From the magazine

A macabre quest for immortality: Old Soul, by Susan Barker, reviewed

In a bid to prolong her life indefinitely, a female serial killer preys on lonely individuals, leaving their organs mysteriously rearranged

Camilla Cassidy
Susan Barker.  Rebecca Lattin
EXPLORE THE ISSUE 01 February 2025
issue 01 February 2025

Susan Barker’s Old Soul opens with pages from a diary: ‘T’ records a late-night conversation with a woman known as ‘E’ as they watch Venus rise. While they talk, we learn that Venus ‘spins slowly, at the pace of a walking man’, so one day is longer than a year. E imagines she is there, walking towards a sun that never sets. When T says that sounds lonely, E is adamant it wouldn’t be.

This strange fragment sets the tone for a sinister horror story in which one woman – who goes by many names but is often simply ‘the woman’ – has an unnaturally prolonged life, serving an entity she calls the Tyrant, who has an appetite for human sacrifice and a taste for lost souls.

Old Soul braids two narrative strands to create a plot that spans centuries and continents but also takes place with propulsive urgency in the present day. One follows Jake, a primary school teacher trying to understand how his friend Lena died with her organs inexplicably reversed. ‘She’d been so alone,’ he recalls. ‘I doubted anyone ever thought of Lena any more, other than me.’ At Kansai airport, in Osaka Bay, he meets a woman who tells an eerily similar story about her estranged twin brother: the night he died, he called her to say he had ‘entered the mind of a higher dimensional god’, who had rearranged his organs so ‘they weren’t his any more’. By following leads from one victim to another, Jake uncovers more cases across the world, recording witness testimonies as he goes.
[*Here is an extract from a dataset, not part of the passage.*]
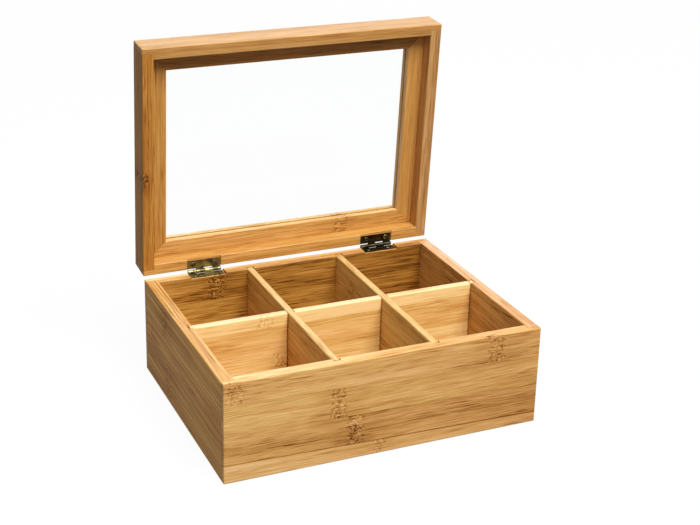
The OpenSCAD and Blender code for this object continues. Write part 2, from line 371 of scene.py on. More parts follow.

The other thread sees ‘the woman’ today, traversing the badlands, seeking a new victim. Although she is horrifying, her actions are not so hard to understand. She gestures to the urge for fame as a paler version of the longevity she has achieved. Elsewhere, a man on Avenue C yells: ‘You don’t got to fuck people over to survive.’ But people do, and ‘the woman’ has. She might not be ‘relatable’ (one would hope), but she’s recognisably human. I found myself feeling sorry for her as she starts to decompose, a process which is described as beginning with a ‘savage itch’.

As the plot plays out, the opening between E and T takes on new resonances, inviting a return to the beginning. The effect is an elegant circularity, which is fitting for a novel about someone who only wants to go on living, outpacing the sunset as she traverses the globe. This is an immersive and subtle horror story, weaving a delicately complex plot that leaves the reader with a lingering sense of unease.